Compare with our current model, we also train a naive DQN without SNN providing the segmentation. We train it in the same way as we train our DQN with SNN, but the performance of naive DQN is not good. The agent of naive DQN never reaches the destination. The plot below is the rewards of the naive DQN:

Remaining Goals and Challenges

Problem for now

We have two major problems now. The first one is the running time of SNN is too slow now. We want to give our agent more reaction time to let the agent move faster. Therefore, in our final project, we need to replace the ResNet50 to some smaller network structure without hurting much of the accuracy.
Also, our reward function is not smooth enough. We need to find a more reasonable reward function to measure our agent’s performance. The current rewards function is still pretty sparse.

Goals and Challenges:

The first goal of our final project is to let our agent drive on a larger maps with more obstacles.
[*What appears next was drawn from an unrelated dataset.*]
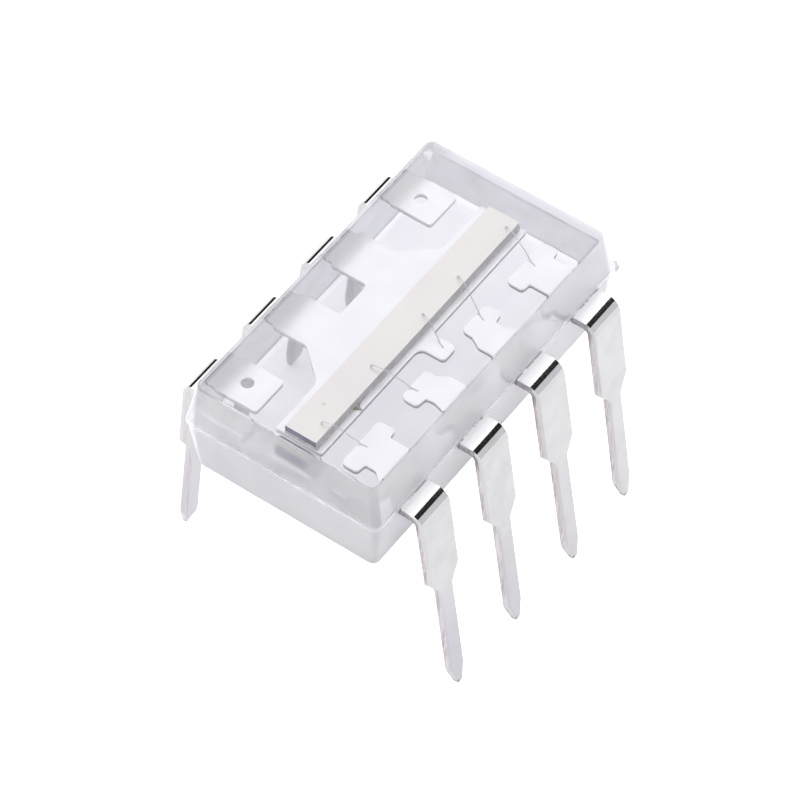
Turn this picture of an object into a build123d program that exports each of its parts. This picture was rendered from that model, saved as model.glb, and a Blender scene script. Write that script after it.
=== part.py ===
from build123d import *
import math
import os

os.makedirs("parts", exist_ok=True)

# Eight-pin dual in-line package moulded in clear epoxy, holding one long narrow
# sensor die. X runs across the package from row to row, Y along its length,
# Z up. The origin is under the middle of the package, on the plane that the
# lead tips stand on. All sizes are in millimetres.

# ---- standard grid ----
pitch = 2.54              # lead to lead along a row
row_y = [-1.5 * pitch, -0.5 * pitch, 0.5 * pitch, 1.5 * pitch]

# ---- lead stamping ----
lead_t = 0.25             # strip thickness
lead_w = 1.13             # wide part outside the body
lead_n = 0.46             # narrow part
tip_w = 0.19              # blunt end of the tip
bend_x = 3.78             # outer faces of the two rows at the bend, each side
bend_r = 0.42             # outer radius of the bend
wide_end = 2.68           # down the leg: end of the wide part
neck_end = 3.18           # down the leg: end of the shoulder taper
taper_start = 6.48        # down the leg: start of the tip taper
# outward lean of each leg from the vertical, degrees, from the -Y end
right_splay = [6.6, 7.2, 8.0, 7.5]
left_splay = [6.2, 7.0, 8.0, 6.9]

# ---- moulded body ----
part_z = 7.05             # parting plane = top face of the lead frame
top_h = 1.35              # parting plane to the window face
bottom_h = 1.85           # parting plane to the underside
band_h = 0.10             # half height of the land on the parting line
top_w, top_l = 5.65, 10.30
mid_w, mid_l = 6.10, 10.66
bot_w, bot_l = 5.70, 10.32
corner_r = 0.22           # upright corners
edge_c = 0.07             # soft edge round the two end faces
gate_w, gate_h, gate_out = 0.34, 0.16, 0.13   # broken-off gate on one corner

# ---- inside the body ----
pad_in = -1.41            # inner edge of the two free leads' pads (left row)
pad_half = 0.615
pad_hole = (-2.15, 0.18)  # x and radius of the locking hole, at y = +/-1.5 pitch
paddle_l = -0.71          # left and right edges of the die paddle
paddle_r = 0.735
paddle_y = 4.52
die_w, die_l, die_t = 0.97, 8.94, 0.40
die_x = 0.045
glue_t = 0.03
wire_d = 0.03


# ------------------------------------------------------------------ helpers
def plate(points, radii):
    """A flat piece of the lead frame: the outline's top face is the parting plane."""
    outline = make_face(FilletPolyline(*points, radius=radii, close=True))
    up = outline if outline.faces()[0].normal_at().Z > 0 else -outline
    flat = extrude(Pos(0, 0, part_z - lead_t) * up, amount=lead_t, dir=(0, 0, 1))
    return flat


def leg(y, splay):
    """Shoulder, bend and leg of a right-row lead, from the end of its flat plate down."""
    a = math.radians(splay)
    turn = math.pi / 2 - a
    run = bend_r * math.tan(turn / 2)          # corner to either end of the bend
    cx, cz = bend_x - run, part_z - bend_r     # centre of the bend
    inner_r = bend_r - lead_t

    def on(r, th):
        return (cx + r * math.sin(th), cz + r * math.cos(th))

    with BuildSketch(Plane.XZ) as sector:
        with BuildLine():
            Polyline((cx, part_z - lead_t), (cx, part_z))
            ThreePointArc(on(bend_r, 0), on(bend_r, turn / 2), on(bend_r, turn))
            Polyline(on(bend_r, turn), on(inner_r, turn))
            ThreePointArc(on(inner_r, turn), on(inner_r, turn / 2), on(inner_r, 0))
        make_face()
    bend = Pos(0, y, 0) * extrude(sector.sketch, amount=lead_w / 2, both=True)

    tip = (part_z - lead_t * math.sin(a)) / math.cos(a)
    face = Plane(
        origin=(bend_x, y, part_z), x_dir=(0, 1, 0), z_dir=(math.cos(a), 0, math.sin(a))
    )
    w, n, e = lead_w / 2, lead_n / 2, tip_w / 2
    side = [(w, run), (w, wide_end), (n, neck_end), (n, taper_start), (e, tip)]
    radii = [0, 0.05, 0.10, 0.12, 0.03]
    points = [(p, -s) for p, s in side] + [(-p, -s) for p, s in reversed(side)]
    outline = make_face(FilletPolyline(*points, radius=radii + radii[::-1], close=True))
    blade = extrude(face * outline, amount=lead_t, dir=tuple(-face.z_dir))
    return bend, blade, cx


def whole(*pieces):
    """One solid from pieces that meet face to face."""
    body = pieces[0]
    for piece in pieces[1:]:
        body = body + piece
    body = body.clean()
    solids = body.solids()
    assert len(solids) == 1, len(solids)
    return solids[0]


def save(solid, name, colour):
    solid.label = name
    solid.color = Color(*colour)
    export_step(solid, f"parts/{name}.step")
    print(name, "volume", round(solid.volume, 4), "valid", solid.is_valid)


def flip_y(points):
    return [(x, -y) for x, y in points]


# ------------------------------------------------------- right row, four leads
# Each has a T-shaped bond finger inside the body. The two middle ones have a
# shorter head. Both outlines are for the +Y half; the -Y half is its mirror.
def outer_finger(cx):
    s = lead_w / 2
    y = row_y[3]
    points = [
        (1.27, 2.80), (1.80, 2.80), (1.83, 3.09), (2.55, 3.09), (2.80, y - s), (cx, y - s),
        (cx, y + s), (2.45, y + s + 0.03), (2.16, 4.14), (1.83, 4.14), (1.79, 4.46), (1.29, 4.46),
    ]
    radii = [0.17, 0.11, 0.07, 0.10, 0.05, 0, 0, 0.12, 0.16, 0.07, 0.13, 0.17]
    return points, radii


def inner_finger(cx):
    s = lead_w / 2
    y = row_y[2]
    points = [
        (1.28, 0.80), (1.62, 0.79), (1.95, 0.60), (2.58, 0.60), (2.80, y - s), (cx, y - s),
        (cx, y + s), (2.72, y + s), (2.32, 1.57), (2.08, 1.51), (1.84, 1.53), (1.79, 1.88),
        (1.29, 1.88),
    ]
    radii = [0.16, 0.12, 0.12, 0.08, 0.05, 0, 0, 0.08, 0.18, 0.12, 0.07, 0.13, 0.18]
    return points, radii


right = {}
for i, y in enumerate(row_y):
    bend, blade, cx = leg(y, right_splay[i])
    points, radii = (outer_finger if i in (0, 3) else inner_finger)(cx)
    if y < 0:
        points, radii = flip_y(points)[::-1], radii[::-1]
    right[i + 1] = whole(plate(points, radii), bend, blade)

# ---------------------------------- left row: two free corner leads with pads
left = {}
s = lead_w / 2
for i, pin in ((3, 5), (0, 8)):
    y = row_y[i]
    bend, blade, cx = leg(y, left_splay[i])
    points = [
        (-pad_in, y - pad_half), (2.72, y - pad_half), (2.78, y - s), (cx, y - s),
        (cx, y + s), (2.78, y + s), (2.72, y + pad_half), (-pad_in, y + pad_half),
    ]
    pad = plate(points, [0.10, 0.03, 0.03, 0, 0, 0.03, 0.03, 0.10])
    hole = Pos(-pad_hole[0], y * 0.993, part_z) * Cylinder(pad_hole[1], 3 * lead_t)
    left[pin] = whole(pad - hole, bend, blade).mirror(Plane.YZ)

# ------------- die paddle with its two middle left leads, one continuous stamping
t = row_y[2]
legs = [leg(y, left_splay[i]) for i, y in ((1, row_y[1]), (2, row_y[2]))]
cx_lo, cx_hi = -legs[0][2], -legs[1][2]
tab_x, tab_y = 1.50, 0.28
gap_x, gap_y, out_y = -1.57, 0.60, 1.93
points = [
    (paddle_r, -paddle_y), (paddle_r, -tab_y), (tab_x, -tab_y), (tab_x, tab_y),
    (paddle_r, tab_y), (paddle_r, paddle_y), (paddle_l, paddle_y), (paddle_l, 2.74),
    (-1.66, out_y), (-2.72, out_y), (-2.80, t + s), (cx_hi, t + s), (cx_hi, t - s),
    (-2.80, t - s), (-2.72, gap_y), (gap_x, gap_y), (gap_x, -gap_y), (-2.72, -gap_y),
    (-2.80, -t + s), (cx_lo, -t + s), (cx_lo, -t - s), (-2.80, -t - s), (-2.72, -out_y),
    (-1.66, -out_y), (paddle_l, -2.74), (paddle_l, -paddle_y),
]
radii = [
    0.06, 0.24, 0.13, 0.13, 0.14, 0.06, 0.06, 0.45,
    0.30, 0.03, 0.03, 0, 0,
    0.03, 0.03, 0.14, 0.14, 0.03,
    0.03, 0, 0, 0.03, 0.03,
    0.18, 0.45, 0.06,
]
paddle = plate(points, radii)
bent = [piece.mirror(Plane.YZ) for one in legs for piece in one[:2]]
paddle = whole(paddle, *bent)

# --------------------------------------------------------- die and its adhesive
die_top = part_z + glue_t + die_t
die = Pos(die_x, 0, part_z + glue_t + die_t / 2) * Box(die_w, die_l, die_t)
with BuildPart() as bead:
    with BuildSketch(Plane.XY.offset(part_z)):
        with Locations((die_x, 0)):
            RectangleRounded(die_w + 0.13, die_l + 0.11, 0.05)
    extrude(amount=glue_t)
glue = bead.part.solids()[0]

# --------------------------------------------------------------- bonding wires
# Each wire leaves its ball on the die upwards, turns over and comes down to the
# stitch on its finger. Straight runs joined by arcs.
die_pads = {4: (0.36, 4.12), 3: (0.30, 2.03), "ground": (0.30, 0.48), 2: (0.22, -1.68), 1: (0.27, -3.88)}
stitches = {4: (1.56, 3.68), 3: (1.52, 1.42), "ground": (1.20, 0.08), 2: (1.50, -1.46), 1: (1.50, -3.66)}
ball_r, ball_h = 0.045, 0.03


def wire(pad, stitch):
    dx, dy = stitch[0] - pad[0], stitch[1] - pad[1]
    span = math.hypot(dx, dy)
    ux, uy = dx / span, dy / span
    r = wire_d / 2

    def at(u, h):
        return (pad[0] + ux * u, pad[1] + uy * u, part_z + h)

    top = glue_t + die_t
    route = [at(0, top + ball_h * 0.5), at(0, top + 0.20), at(0.34 * span, top + 0.19),
             at(span - 0.12, r * 1.02), at(span + 0.03, r * 1.02)]
    path = FilletPolyline(*route, radius=[0.07, 0.30, 0.12])
    start = Plane(origin=route[0], x_dir=(1, 0, 0), z_dir=(0, 0, 1))
    strand = sweep(start * Circle(r), path=path.wires()[0] if hasattr(path, "wires") else path)
    ball = Pos(pad[0], pad[1], part_z + top + ball_h / 2) * Cylinder(ball_r, ball_h)
    foot = Pos(*at(span, r * 1.02 / 2)) * Rot(0, 0, math.degrees(math.atan2(uy, ux))) * Box(
        0.10, 0.05, r * 1.02
    )
    body = whole(strand, ball, foot)
    print("  wire length", round(path.length, 3), "tube", round(strand.volume / (math.pi * r * r), 3))
    return body


wires = {k: wire(die_pads[k], stitches[k]) for k in die_pads}


# ------------------------------------------------------------------ clear body
def level(w, l, z, r):
    return Pos(0, 0, z) * RectangleRounded(w, l, r)


z0, z1, z2, z3 = part_z - bottom_h, part_z - band_h, part_z + band_h, part_z + top_h
slope = 0.9
stack = [
    (bot_w - 2 * edge_c, bot_l - 2 * edge_c, z0, corner_r - 0.03),
    (bot_w, bot_l, z0 + edge_c * slope, corner_r),
    (mid_w, mid_l, z1, corner_r),
    (mid_w, mid_l, z2, corner_r),
    (top_w, top_l, z3 - edge_c * slope, corner_r),
    (top_w - 2 * edge_c, top_l - 2 * edge_c, z3, corner_r - 0.03),
]
block = None
for low, high in zip(stack, stack[1:]):
    slab = loft([level(*low), level(*high)], ruled=True)
    block = slab if block is None else block + slab
gate = (
    Pos(mid_w / 2 - corner_r * 0.29, mid_l / 2 - corner_r * 0.29, part_z)
    * Rot(0, 0, 45)
    * Pos(gate_out / 2 - 0.05, 0, 0)
    * Box(gate_out + 0.1, gate_w, gate_h)
)
block = (block + gate).clean()
inner = list(right.values()) + list(left.values()) + [paddle, die, glue] + list(wires.values())
body = block
for piece in inner:
    body = body - piece
solids = body.solids()
print("body solids", len(solids), [round(x.volume, 4) for x in solids])
body = max(solids, key=lambda x: x.volume)

# ---------------------------------------------------------------------- output
save(body, "clear_epoxy_body", (0.92, 0.92, 0.95, 0.3))
for pin, solid in sorted(right.items()):
    save(solid, f"lead_pin_{pin}", (0.80, 0.80, 0.82))
for pin, solid in sorted(left.items()):
    save(solid, f"lead_pin_{pin}", (0.80, 0.80, 0.82))
save(paddle, "die_paddle_with_ground_leads", (0.85, 0.85, 0.87))
save(glue, "die_attach_adhesive", (0.75, 0.73, 0.70))
save(die, "sensor_die", (0.78, 0.74, 0.70))
for key, solid in wires.items():
    name = "bond_wire_ground" if key == "ground" else f"bond_wire_pin_{key}"
    save(solid, name, (0.85, 0.65, 0.25))
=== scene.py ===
import math

import bmesh
import bpy
from mathutils import Matrix, Vector, noise


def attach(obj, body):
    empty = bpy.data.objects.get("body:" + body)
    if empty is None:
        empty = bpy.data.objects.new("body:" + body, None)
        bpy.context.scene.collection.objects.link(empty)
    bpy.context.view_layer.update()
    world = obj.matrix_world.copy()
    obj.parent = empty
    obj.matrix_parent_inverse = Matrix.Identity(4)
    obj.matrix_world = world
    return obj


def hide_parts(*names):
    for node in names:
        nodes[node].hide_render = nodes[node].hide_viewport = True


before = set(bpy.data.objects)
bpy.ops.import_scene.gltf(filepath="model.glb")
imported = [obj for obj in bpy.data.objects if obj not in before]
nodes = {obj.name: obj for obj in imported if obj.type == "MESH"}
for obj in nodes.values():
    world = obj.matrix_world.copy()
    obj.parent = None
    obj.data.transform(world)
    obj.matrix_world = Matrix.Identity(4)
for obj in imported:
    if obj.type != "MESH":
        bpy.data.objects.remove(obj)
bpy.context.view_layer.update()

MM = 0.001

# ---- sizes repeated from the part's source, in millimetres ----
pitch = 2.54
row_y = [-3.81, -1.27, 1.27, 3.81]
lead_t, lead_w = 0.25, 1.13
bend_x, bend_r = 3.78, 0.42
part_z, top_h, bottom_h, band_h = 7.05, 1.35, 1.85, 0.10
top_w, top_l = 5.65, 10.30
mid_w, mid_l = 6.10, 10.66
bot_w, bot_l = 5.70, 10.32
corner_r, edge_c = 0.22, 0.07
gate_w, gate_h, gate_out = 0.34, 0.16, 0.13
paddle_l, paddle_r = -0.71, 0.735
die_w, die_l, die_t, die_x, glue_t = 0.97, 8.94, 0.40, 0.045, 0.03
z0, z1, z2, z3 = part_z - bottom_h, part_z - band_h, part_z + band_h, part_z + top_h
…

Then, the biggest goal of our AI is to simulate continuous action. We think we can try to implement discretized continuous action because it is more feasible. Our new actions would be:

  0 1 2 3 4
Action Do nothing Horizontal velocity -0.1 Horizontal velocity +0.1 Forward speed +0.1 Forward speed -0.1


This one is very challenging because continuous action is a very frontier topic of reinforcement learning. With our current model, I think it would be impossible to do it. However, we have two ideas about how to achieve it. The first one is we can try some different RL models, such as Actor-Critic model, and Deep Deterministic Policy Gradients (DDPG). Especially for the DDPG, because it is designed for continuos action. Also, we want to implement imitation learning to improve our agent’s performance.

Resources Used

We have used Python Malmo module to simulate the car driving environment and to operate the Minecraft agent. We use PyTorch library to train our agent to avoid obstacles.
The implementation of our DQN take this as a reference.